Inevitably compared to Ledger's definitive Joker and suffering as a result, with Bane Nolan and co travel in the opposite direction; if the Joker was an unguided missile, Bane is a Tiger Tank lethally on target. The Joker wanted chaos; Bane wants order, New World Order dressed in the sheep's clothing of the Occupy Movement
And as portrayed by a pumped-up Hardy, he is terrifying: his mask a metallic baboon maw, his voice disconcertingly strangulated (and not difficult to understand, Nolan clearly having heeded online frets), his body a twisted mass of radicalised rage.
When Batman faces him midway through (so you get American Psycho vs. Bronson), it is a smackdown both exhilarating and nightmarish in visceral impact.
Thank God then Christian Bale decided to return - no-one can do charm, innocence, rage and pain quite like him. He gets plenty of opportunity to do all them, but particularly pain, with Bruce Wayne experiencing a literal Hell on Earth.
Fear not however, this Knight is not all doom and gloom.

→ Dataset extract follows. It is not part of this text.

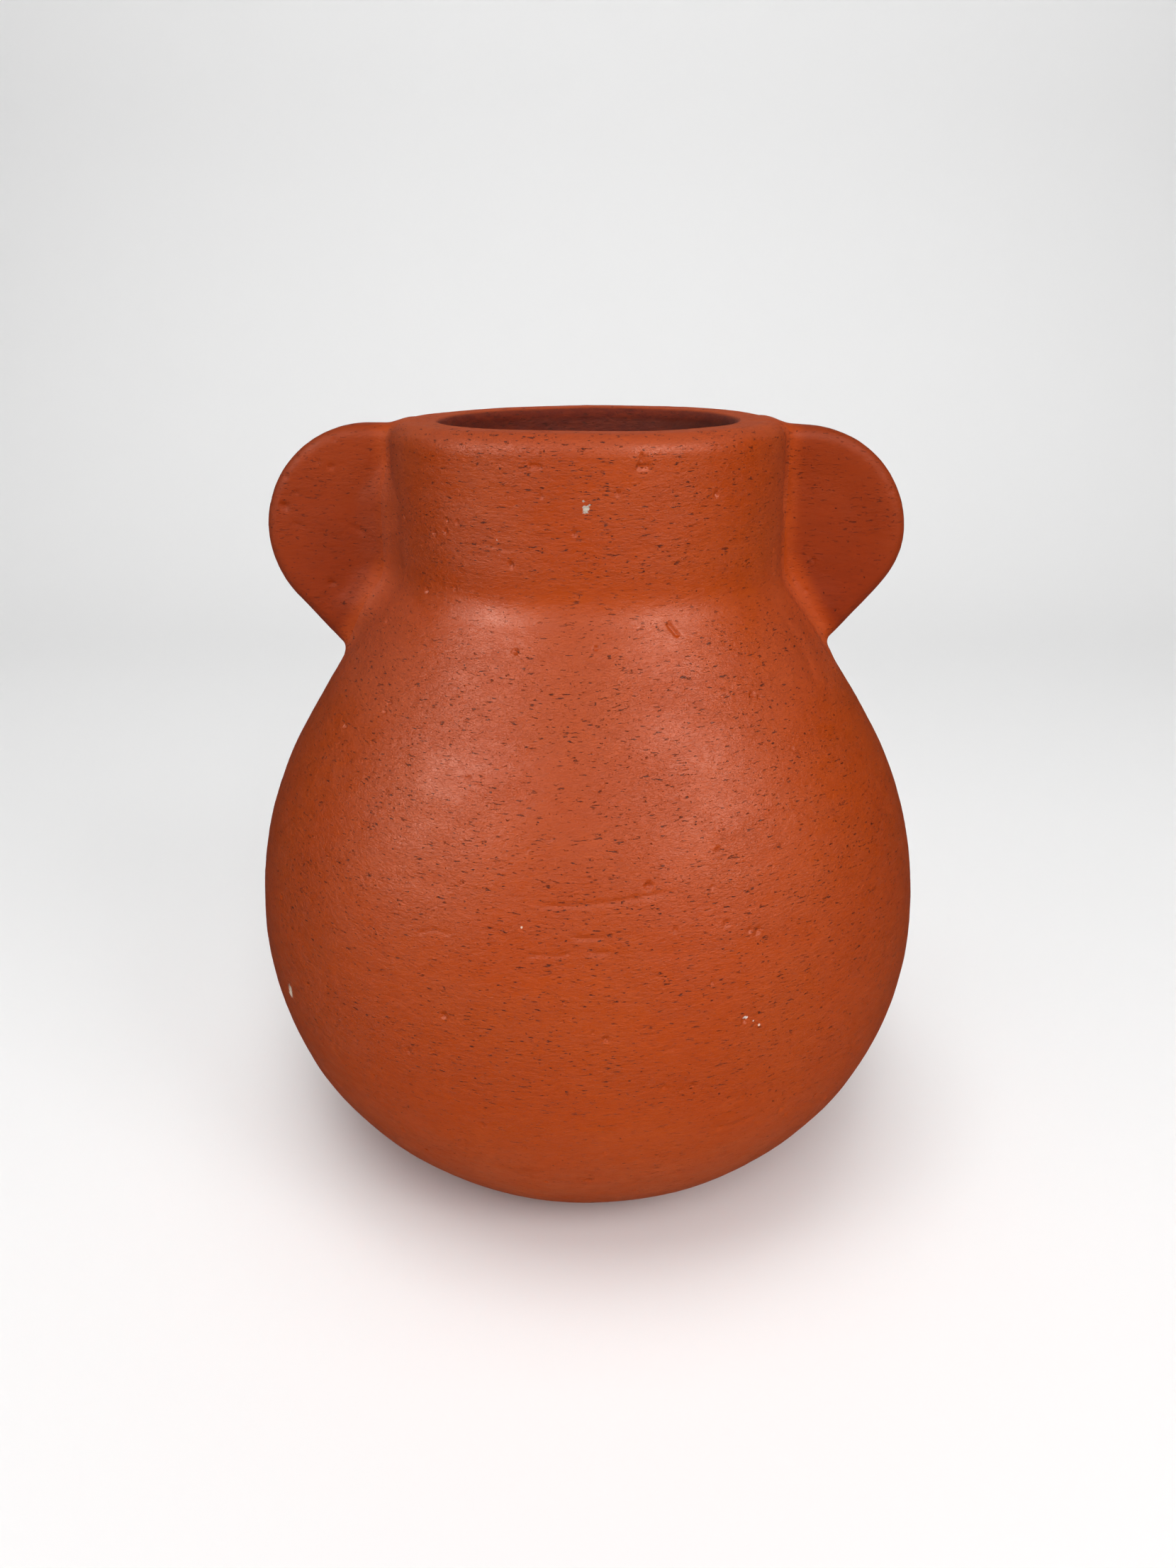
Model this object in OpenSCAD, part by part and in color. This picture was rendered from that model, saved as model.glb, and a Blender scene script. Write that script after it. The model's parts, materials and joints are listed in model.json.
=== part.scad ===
// Round-bellied amphora of hand-built terracotta: a jar with a sloping shoulder, a short
// wide neck, a thick rounded lip and two solid ear-shaped lugs.
// Millimetres, +Z up. The origin is the centre of the flat base, and the lugs point along X.
// The lumps of clay that are luted together meet face to face, on bevels square to the wall.

/* [Overall] */
// Height from the flat base to the top of the lip
overall_h = 280; // [274:1:290]
// Greatest diameter of the belly
belly_d = 250; // [246:1:256]
// Height of the widest ring of the belly above the base
belly_z = 100; // [97:1:103]

/* [Wall curves] */
// Radius of the wall's curve from the base up to the belly
lower_curve_r = 111; // [108:1:114]
// Radius of the wall's curve just above the belly
upper_curve_r = 141; // [138:1:145]
// Radius of the long, nearly straight curve of the shoulder
shoulder_curve_r = 600; // [500:20:700]
// Angle above the belly at which the shoulder's curve takes over
shoulder_angle = 31; // [29:1:33]
// Radius of the hollow curve between shoulder and neck, outside
neck_hollow_r = 18; // [15:1:21]
// Radius of the rounded curve between shoulder and neck, inside
neck_inside_r = 20; // [17:1:23]

/* [Walls] */
// Thickness of the belly and shoulder walls
wall_t = 12; // [10:0.5:14]
// Thickness of the slab that closes the bottom
base_t = 12; // [10:0.5:14]

/* [Neck and lip] */
// Outer diameter of the neck
neck_d = 137; // [134:1:140]
// Diameter of the mouth, through the lip and the neck
mouth_d = 100; // [96:1:104]
// Height of the lip's clay on top of the neck
lip_h = 9; // [8:0.5:11]
// Radius of the lip's outer edge
lip_outer_r = 7; // [5:0.5:8]
// Radius of the lip's inner edge
lip_inner_r = 4; // [3:0.5:6]

/* [Lugs] */
// Distance over both lugs
lug_span = 227; // [222:1:230]
// Radius of a lug's round outer end
lug_r = 37.5; // [36:0.5:39]
// Distance from a lug's highest point down to the lip's top
lug_drop = 1.5; // [1.5:0.5:4]
// Thickness of a lug, whose edge is fully rounded
lug_t = 16; // [14:1:18]
// Radius of the tip on the shoulder at which a lug ends
lug_tip_r = 12; // [11:0.5:13]
// Distance of that tip's centre from the jar's axis
lug_tip_x = 79; // [78:0.5:80]
// Height of that tip's centre above the base
lug_tip_z = 206; // [205:0.5:207]

/* [Hidden] */

// Smoothness of the turned walls
$fn = 180;
// Smoothness of the lugs, which are hulls
lug_facets = 32;
// How far a cutting shape reaches past what it cuts
over = 1;
// Burnt orange of the clay, and the deeper red of the lugs
clay = "#B04A20";
clay_red = "#96402A";

belly_r = belly_d / 2;
neck_r = neck_d / 2;
mouth_r = mouth_d / 2;
lip_middle = (neck_r + mouth_r) / 2;
lip_z = overall_h - lip_h;
lug_x = lug_span / 2 - lug_r;
lug_z = overall_h - lug_drop - lug_r;
lug_edge_r = lug_t / 2;

// Centres [x, z] of the wall's three curves
lower_centre = [belly_r - lower_curve_r, belly_z];
upper_centre = [belly_r - upper_curve_r, belly_z];
shoulder_centre = upper_centre
    + (upper_curve_r - shoulder_curve_r) * [cos(shoulder_angle), sin(shoulder_angle)];

// Centre of the curve of radius hollow_r that touches both the shoulder's curve, inset by
// inset, and a straight neck of radius neck_at
function hollow_centre(inset, neck_at, hollow_r) =
    let (reach = shoulder_curve_r - inset + hollow_r)
    let (across = neck_at + hollow_r - shoulder_centre.x)
    [neck_at + hollow_r, shoulder_centre.y + sqrt(reach * reach - across * across)];

outer_hollow = hollow_centre(0, neck_r, neck_hollow_r);
inner_hollow = hollow_centre(wall_t, mouth_r, neck_inside_r);

// Angle above the level at which the shoulder ends and the neck's clay starts
neck_angle = atan2(outer_hollow.y - shoulder_centre.y, outer_hollow.x - shoulder_centre.x);

module disc_at(centre, radius) {
    translate(centre) circle(r = radius);
}

// The flat band of the half section between two heights, from the axis out to reach
module band(z0, z1, reach = belly_d) {
    translate([0, z0]) square([reach, z1 - z0]);
}

// The wedge between two angles, seen from a curve's centre
module wedge(centre, angle0, angle1) {
    far = 3 * shoulder_curve_r;
    translate(centre) polygon([
        [0, 0],
        far * [cos(angle0), sin(angle0)],
        far * [cos(angle1), sin(angle1)],
    ]);
}

// A wall that follows one curve, cut square to itself at both angles
module curved_wall(centre, radius, angle0, angle1) {
    rotate_extrude() intersection() {
        difference() {
            disc_at(centre, radius);
            disc_at(centre, radius - wall_t);
        }
        wedge(centre, angle0, angle1);
        band(0, overall_h);
    }
}

// Half section of the neck with the hollow at its foot, filled to the axis
module neck_section(hollow, hollow_r, radius, top_z) {
    difference() {
        band(shoulder_centre.y, hollow.y, hollow.x);
        disc_at(hollow, hollow_r);
    }
    band(hollow.y - over, top_z, radius);
}

// What rounding a top corner takes off: centre is the rounding's centre, and the corner lies
// towards +X if side is 1 and towards -X if it is -1
module corner_waste(centre, radius, side) {
    size = radius + over;
    difference() {
        translate(centre + [side > 0 ? 0 : -size, 0]) square(size);
        disc_at(centre, radius);
    }
}

// Half section of the lip: flat on top, with a full outer edge and a tighter inner one
module lip_section() {
    difference() {
        translate([mouth_r, lip_z]) square([neck_r - mouth_r, lip_h]);
        corner_waste([neck_r - lip_outer_r, overall_h - lip_outer_r], lip_outer_r, 1);
        corner_waste([mouth_r + lip_inner_r, overall_h - lip_inner_r], lip_inner_r, -1);
    }
}

// A round flat pat of clay with a fully rounded edge, standing in the XZ plane
module pat(x, z, radius) {
    translate([x, 0, z]) rotate([90, 0, 0]) rotate_extrude($fn = 2 * lug_facets) {
        translate([0, -lug_edge_r]) square([radius - lug_edge_r, lug_t]);
        intersection() {
            translate([radius - lug_edge_r, 0]) circle(r = lug_edge_r, $fn = lug_facets);
            translate([0, -lug_edge_r]) square([radius, lug_t]);
        }
    }
}

// The lug on the +X side: a round ear whose edge runs down and in to the shoulder
module lug() {
    difference() {
        hull() {
            pat(lug_x, lug_z, lug_r);
            pat(lip_middle, lug_z, lug_r);
            pat(lug_tip_x, lug_tip_z, lug_tip_r);
        }
        cylinder(r = neck_r, h = lip_z);
        rotate_extrude() intersection() {
            disc_at(shoulder_centre, shoulder_curve_r);
            band(belly_z, overall_h);
        }
        rotate_extrude() difference() {
            band(shoulder_centre.y, outer_hollow.y, outer_hollow.x);
            disc_at(outer_hollow, neck_hollow_r);
        }
        cylinder(r = lip_middle, h = overall_h + over);
        rotate_extrude() lip_section();
    }
}

module base_slab() {
    color(clay) rotate_extrude() intersection() {
        disc_at(lower_centre, lower_curve_r);
        band(0, base_t);
    }
}

module lower_body() {
    color(clay) rotate_extrude() intersection() {
        difference() {
            disc_at(lower_centre, lower_curve_r);
            disc_at(lower_centre, lower_curve_r - wall_t);
        }
        band(base_t, belly_z);
    }
}

module upper_body() {
    color(clay) curved_wall(upper_centre, upper_curve_r, 0, shoulder_angle);
}

module shoulder() {
    color(clay) curved_wall(shoulder_centre, shoulder_curve_r, shoulder_angle, neck_angle);
}

module neck() {
    color(clay) rotate_extrude() difference() {
        intersection() {
            neck_section(outer_hollow, neck_hollow_r, neck_r, lip_z);
            wedge(shoulder_centre, neck_angle, 90);
        }
        disc_at(shoulder_centre, shoulder_curve_r - wall_t);
        neck_section(inner_hollow, neck_inside_r, mouth_r, overall_h);
    }
}

module lip() {
    color(clay) rotate_extrude() lip_section();
}

module left_lug() {
    color(clay_red) mirror([1, 0, 0]) lug();
}

module right_lug() {
    color(clay_red) lug();
}

base_slab();
lower_body();
upper_body();
shoulder();
neck();
lip();
left_lug();
right_lug();
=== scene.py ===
import json
import math

import bpy
import numpy as np
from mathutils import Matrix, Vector


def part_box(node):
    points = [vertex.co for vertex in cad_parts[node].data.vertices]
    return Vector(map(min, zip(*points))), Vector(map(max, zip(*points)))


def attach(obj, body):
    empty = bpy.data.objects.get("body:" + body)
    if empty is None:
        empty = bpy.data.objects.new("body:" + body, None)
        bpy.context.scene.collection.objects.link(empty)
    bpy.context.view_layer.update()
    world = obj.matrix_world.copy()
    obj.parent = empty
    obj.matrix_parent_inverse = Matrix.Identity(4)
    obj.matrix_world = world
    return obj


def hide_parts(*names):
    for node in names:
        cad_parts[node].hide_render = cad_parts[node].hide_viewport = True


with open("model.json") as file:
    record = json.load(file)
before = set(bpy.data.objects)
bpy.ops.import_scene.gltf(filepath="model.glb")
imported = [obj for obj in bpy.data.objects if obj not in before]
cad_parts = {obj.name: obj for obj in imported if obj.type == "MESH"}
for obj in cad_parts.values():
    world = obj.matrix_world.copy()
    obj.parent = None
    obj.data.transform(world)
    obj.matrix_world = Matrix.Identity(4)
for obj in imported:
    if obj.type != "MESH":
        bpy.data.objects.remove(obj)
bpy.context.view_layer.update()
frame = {"record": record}

# Hand-built terracotta jar. Shapes are worked out in millimetres and made in metres.
# Angles on the jar are in degrees from the front (-Y), positive towards +X.
MM = 0.001

# ---------------------------------------------------------------- camera

# The lens is assumed: a phone's main camera, 26 mm equivalent. SENSOR goes with the picture's height.
SENSOR = 36.0
LENS = 27.05
CAMERA_BACK, CAMERA_HEIGHT, CAMERA_DOWN = 426.8, 307.9, 21.05


def make_camera():
    data = bpy.data.cameras.new("camera")
    data.sensor_width = SENSOR
    data.lens = LENS
    data.clip_start = 0.01
    data.clip_end = 20
    camera = bpy.data.objects.new("camera", data)
    camera.location = (0, -CAMERA_BACK * MM, CAMERA_HEIGHT * MM)
    camera.rotation_euler = (math.radians(90 - CAMERA_DOWN), 0, 0)
    bpy.context.scene.collection.objects.link(camera)
    bpy.context.scene.camera = camera


make_camera()

# ---------------------------------------------------------------- the wall's outline, from the frame


def box_mm(node):
    low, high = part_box(node)
    return np.array(low) / MM, np.array(high) / MM


BELLY_R = box_mm("lower_body")[1][0]
BELLY_Z = box_mm("lower_body")[1][2]
BASE_T = box_mm("base_slab")[1][2]
BASE_TOP_R = box_mm("base_slab")[1][0]
SHOULDER_FOOT = np.array([box_mm("shoulder")[1][0], box_mm("upper_body")[1][2]])
NECK_FOOT = np.array([box_mm("neck")[1][0], box_mm("shoulder")[1][2]])
NECK_R = box_mm("lip")[1][0]
LIP_Z, TOP_Z = box_mm("lip")[0][2], box_mm("lip")[1][2]
MOUTH_R = next(m["dims"]["r_mm"] for m in frame["record"]["mounts"] if m["name"] == "mouth")
LIP_MIDDLE = (NECK_R + MOUTH_R) / 2
LIP_OUTER_R, LIP_INNER_R = 7.0, 4.0


class Arc:
    """A round stretch of the half section, from angle a0 to a1 in radians about its centre."""

    def __init__(self, centre, radius, a0, a1):
        self.centre, self.radius, self.a0, self.a1 = np.array(centre, float), radius, a0, a1
        self.length = abs(a1 - a0) * radius
        self.side = 1.0

    def hollow(self):
        """Marks a curve that the clay lies outside of, so that its normal points at its centre."""
        self.side = -1.0
        return self

    def at(self, t):
        angle = self.a0 + (self.a1 - self.a0) * t
        ray = np.stack([np.cos(angle), np.sin(angle)], -1)
        return self.centre + self.radius * ray, self.side * ray


class Line:
    """A straight stretch of the half section, with its normal."""

    def __init__(self, start, end, normal):
        self.start, self.end, self.normal = np.array(start, float), np.array(end, float), normal
        self.length = float(np.linalg.norm(self.end - self.start))

    def at(self, t):
        t = np.asarray(t)[:, None]
        return self.start + (self.end - self.start) * t, np.broadcast_to(self.normal, (len(t), 2))


def arc_through(across, up):
    """Radius of the arc that leaves the belly upright and has moved across by the height up."""
    return (across * across + up * up) / (2 * across)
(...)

Granted, audiences will be (willingly) put through the ringer, but these particular Batman films have consistently delivered spectacle once only possible on the printed page.
Bane's opening mid-air assault and Batman's return following an all-out assault on the Stock Exchange and ensuing bike chase both drop jaws and send shivers down the spine, as does the sight of Batman and Kyle (okay, Catwoman), making short shrift of Bane's cohorts.
But, it's in the final 45 minutes, when Commissioner Gordon (the ever excellent Oldman) and lawman John Blake (newcomer Gordon-Levitt, as good here as in Inception) attempt to break Bane's siege from within and all the main players come together for a showdown thrilling, shocking and full of surprises that it becomes clear Nolan is the blockbuster director every studio has on speed dial.
Ending a perfect hat trick of movies, all that remains to be said is, Chris, please don't foul it up with an Indiana Jones style fourth instalment.